В сентябре 1918 года Кокс, самый умелый из администраторов, был переведен из Багдада в Тегеран. В этот взрывоопаснейший момент истории Ирака Гертруда оказалась в одной упряжке с его бывшим заместителем А. Т. Уилсоном, исполняющим обязанности гражданского комиссара, – начальником, чье самодурство, карательная политика против диссидентов и предпочтение империалистических методов вернули ее через два года к неприятной правде: он совершенно не сочувствовал самоопределению и был готов на все, чтобы его подорвать и не допустить. И что же теперь будет с мечтой Гертруды?
Глава 13Гнев
Прозорливый Т. Э. Лоуренс заметил, что один из недостатков Гертруды – склонность восхищаться людьми, которые ей нравятся, лишь затем, чтобы разочароваться в них после ссоры. У нее были приятные рабочие отношения с А. Т. Уилсоном, пока они оба работали под ненавязчивым руководством непредубежденного Кокса. Будучи заместителем, А. Т. занимался текущими вопросами и развитием правительства, а она дополняла его в части обязательств администрации по отношению к местному населению и подгонки нового режима к здешним реалиям. Но А. Т. всегда хотел сам быть руководителем. И теперь не привлекал Гертруду к политике, как это делал Кокс, и не консультировался с ней, принимая решения. Более того, их отношение к арабам в корне различалось. А. Т. с их представителями обращался бесцеремонно, а их лидерам, сколь бы они ни были достойны, уважение оказывал скупо. Гертруде было за него очень стыдно, и, что намного серьезнее, стало ясно, что ее позиция резко отличается от позиции этого «колониального динозавра», как окрестил его Лоуренс. Само слово «самоопределение» выводило А. Т. из себя, а для Гертруды этот принцип являлся священным. «Я могла бы сделать все как надо – если бы мне дали… У нас тут очень смутное время насчет самоопределения… как мне жаль, что сейчас здесь нет сэра Перси», – писала она в январе 1919 года.

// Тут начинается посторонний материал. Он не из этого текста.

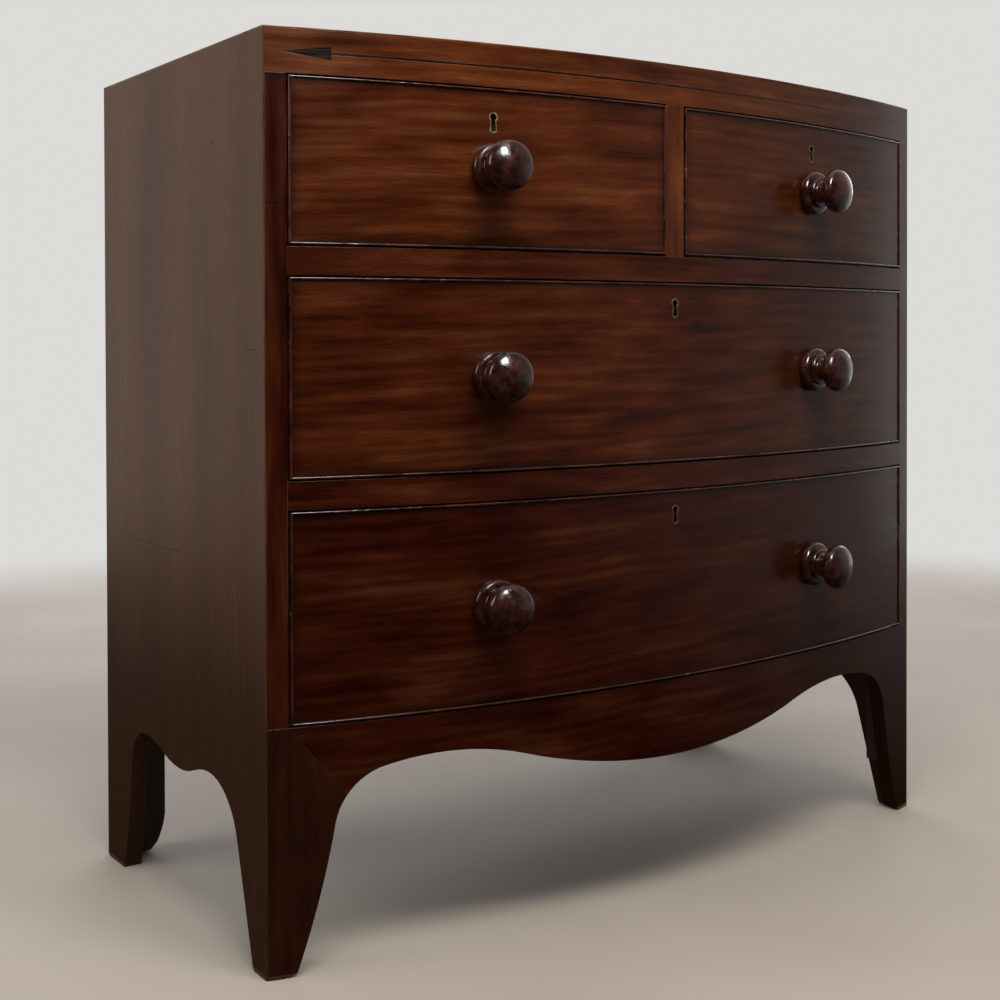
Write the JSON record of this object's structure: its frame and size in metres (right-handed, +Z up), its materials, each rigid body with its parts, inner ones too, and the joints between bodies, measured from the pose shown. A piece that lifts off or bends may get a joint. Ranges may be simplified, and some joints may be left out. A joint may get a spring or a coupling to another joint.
{
  "type": "bow front chest of drawers",
  "caption": "Bow-fronted mahogany chest of drawers with short drawers over long ones, turned knobs, inlaid frieze, shaped apron and swept bracket feet.",
  "frame": {"origin": "on the floor, under the middle of the box that encloses the chest and its knobs", "axes": "+X to the right along the width, +Y from the bowed front to the back, +Z up"},
  "size_m": [0.9, 0.5128, 0.89],
  "materials": {
    "case_mahogany": "satin",
    "front_mahogany": "gloss",
    "drawer_mahogany": "gloss",
    "bead_mahogany": "gloss",
    "turned_mahogany": "gloss",
    "ebony": "gloss",
    "oak": "matt",
    "pine": "matt",
    "brass": "dull"
  },
  "bodies": {
    "carcase": {"top_board": "case_mahogany", "left_side": "case_mahogany", "right_side": "case_mahogany", "left_stile": "front_mahogany", "right_stile": "front_mahogany", "frieze_rail": "front_mahogany", "frieze_stringing": "ebony", "upper_rail": "front_mahogany", "lower_rail": "front_mahogany", "centre_muntin": "front_mahogany", "front_apron": "front_mahogany", "left_front_foot": "front_mahogany", "right_front_foot": "front_mahogany", "rear_foot_brackets": "pine", "bottom_board": "pine", "back_boards": "pine", "drawer_runners": "oak", "drawer_kickers": "oak", "drawer_stops": "oak", "glue_blocks": "pine"},
    "left_short_drawer": {"left_short_drawer_front": "drawer_mahogany", "left_short_drawer_cockbead": "bead_mahogany", "left_short_drawer_left_side": "oak", "left_short_drawer_right_side": "oak", "left_short_drawer_back": "oak", "left_short_drawer_bottom": "oak", "left_short_drawer_knob": "turned_mahogany", "left_short_drawer_escutcheon": "brass", "left_short_drawer_lock_case": "brass"},
    "left_short_drawer_bolt": {"left_short_drawer_lock_bolt": "brass"},
    "right_short_drawer": {"right_short_drawer_front": "drawer_mahogany", "right_short_drawer_cockbead": "bead_mahogany", "right_short_drawer_left_side": "oak", "right_short_drawer_right_side": "oak", "right_short_drawer_back": "oak", "right_short_drawer_bottom": "oak", "right_short_drawer_knob": "turned_mahogany", "right_short_drawer_escutcheon": "brass", "right_short_drawer_lock_case": "brass"},
    "right_short_drawer_bolt": {"right_short_drawer_lock_bolt": "brass"},
    "middle_drawer": {"middle_drawer_front": "drawer_mahogany", "middle_drawer_cockbead": "bead_mahogany", "middle_drawer_left_side": "oak", "middle_drawer_right_side": "oak", "middle_drawer_back": "oak", "middle_drawer_bottom": "oak", "middle_drawer_knobs": "turned_mahogany", "middle_drawer_escutcheon": "brass", "middle_drawer_lock_case": "brass"},
    "middle_drawer_bolt": {"middle_drawer_lock_bolt": "brass"},
    "bottom_drawer": {"bottom_drawer_front": "drawer_mahogany", "bottom_drawer_cockbead": "bead_mahogany", "bottom_drawer_left_side": "oak", "bottom_drawer_right_side": "oak", "bottom_drawer_back": "oak", "bottom_drawer_bottom": "oak", "bottom_drawer_knobs": "turned_mahogany", "bottom_drawer_escutcheon": "brass", "bottom_drawer_lock_case": "brass"},
    "bottom_drawer_bolt": {"bottom_drawer_lock_bolt": "brass"}
  },
  "joints": [
    {"name": "left_short_drawer_slide", "type": "slide", "parent": "carcase", "child": "left_short_drawer", "axis": [0, -1, 0], "range_m": [0, 0.3]},
    {"name": "left_short_drawer_bolt_slide", "type": "slide", "parent": "left_short_drawer", "child": "left_short_drawer_bolt", "axis": [0, 0, 1], "range_m": [0, 0.008]},
    {"name": "right_short_drawer_slide", "type": "slide", "parent": "carcase", "child": "right_short_drawer", "axis": [0, -1, 0], "range_m": [0, 0.3]},
    {"name": "right_short_drawer_bolt_slide", "type": "slide", "parent": "right_short_drawer", "child": "right_short_drawer_bolt", "axis": [0, 0, 1], "range_m": [0, 0.008]},
    {"name": "middle_drawer_slide", "type": "slide", "parent": "carcase", "child": "middle_drawer", "axis": [0, -1, 0], "range_m": [0, 0.3]},
    {"name": "middle_drawer_bolt_slide", "type": "slide", "parent": "middle_drawer", "child": "middle_drawer_bolt", "axis": [0, 0, 1], "range_m": [0, 0.008]},
    {"name": "bottom_drawer_slide", "type": "slide", "parent": "carcase", "child": "bottom_drawer", "axis": [0, -1, 0], "range_m": [0, 0.3]},
    {"name": "bottom_drawer_bolt_slide", "type": "slide", "parent": "bottom_drawer", "child": "bottom_drawer_bolt", "axis": [0, 0, 1], "range_m": [0, 0.008]}
  ]
}
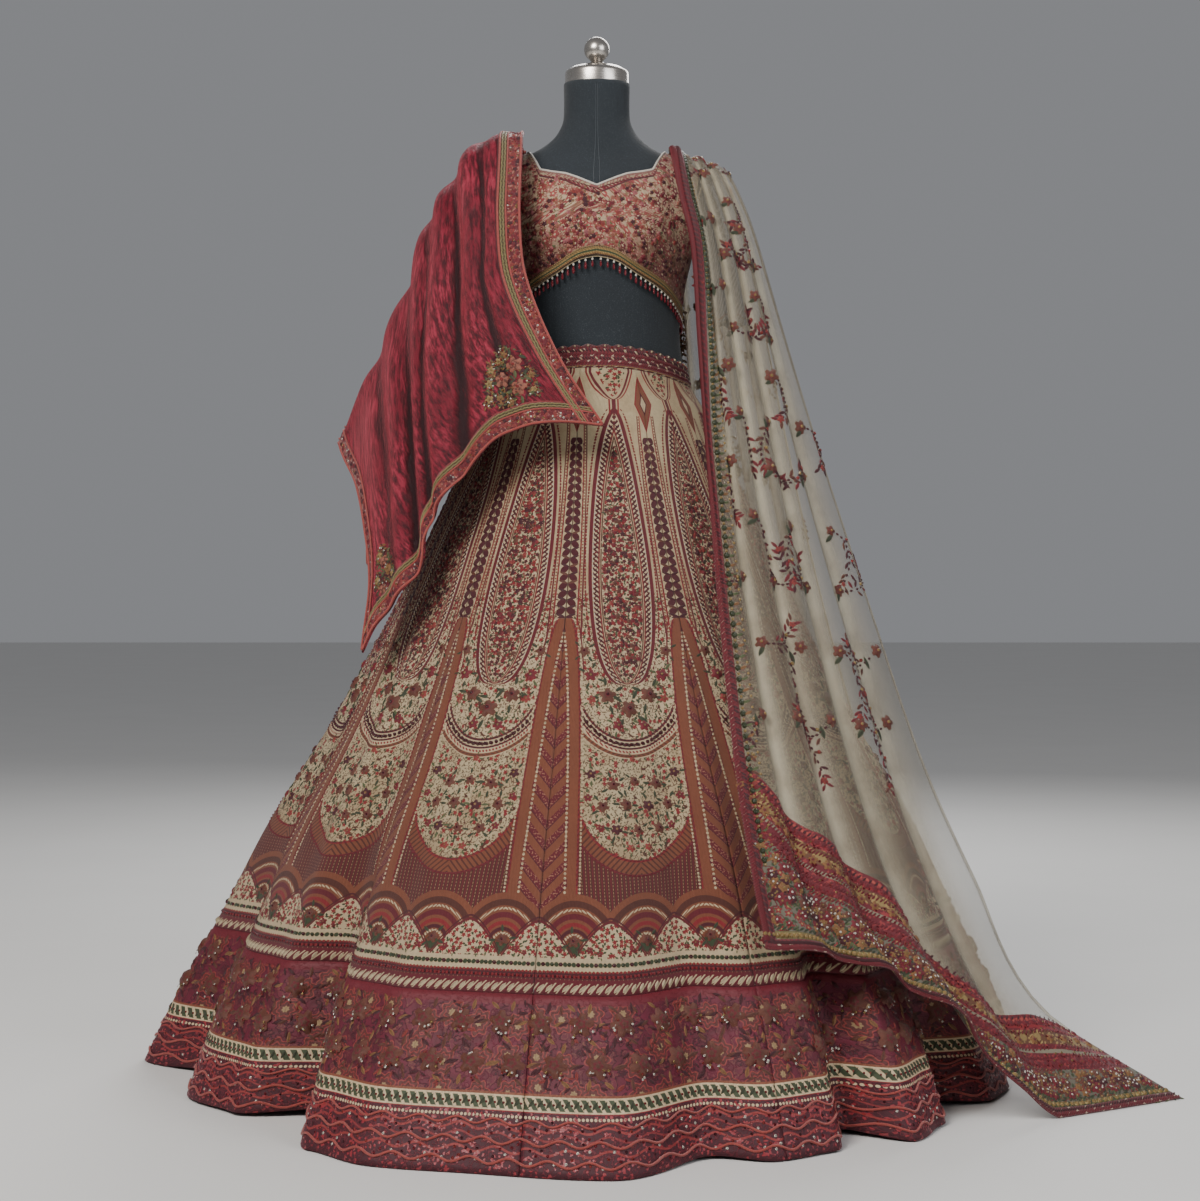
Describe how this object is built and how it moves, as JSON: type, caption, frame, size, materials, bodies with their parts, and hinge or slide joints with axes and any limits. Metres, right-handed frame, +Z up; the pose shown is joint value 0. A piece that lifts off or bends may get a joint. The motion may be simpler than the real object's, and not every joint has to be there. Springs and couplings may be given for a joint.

Первая мировая война наконец-то закончилась, и Гертруда, выбравшись из очередного приступа малярии, позволила себе некоторое развлечение в своем духе. Она спустилась по Тигру на роскошном пароходе, принадлежавшем одному генералу, побывала на лекции по истории аббасидов и в сопровождении тридцати трех всадников из племени бани-тамим проехалась по пустыне посмотреть на развалины. Еще она впервые в жизни полетела на самолете: «В первые четверть часа мне казалось, что ничего такого волнующего еще никогда со мной не было… День выдался ветреный, аэроплан сильно мотало. Однако вскоре я привыкла, и мне было очень интересно. Буду теперь взлетать при всякой возможности, чтобы лучше к этому привыкнуть».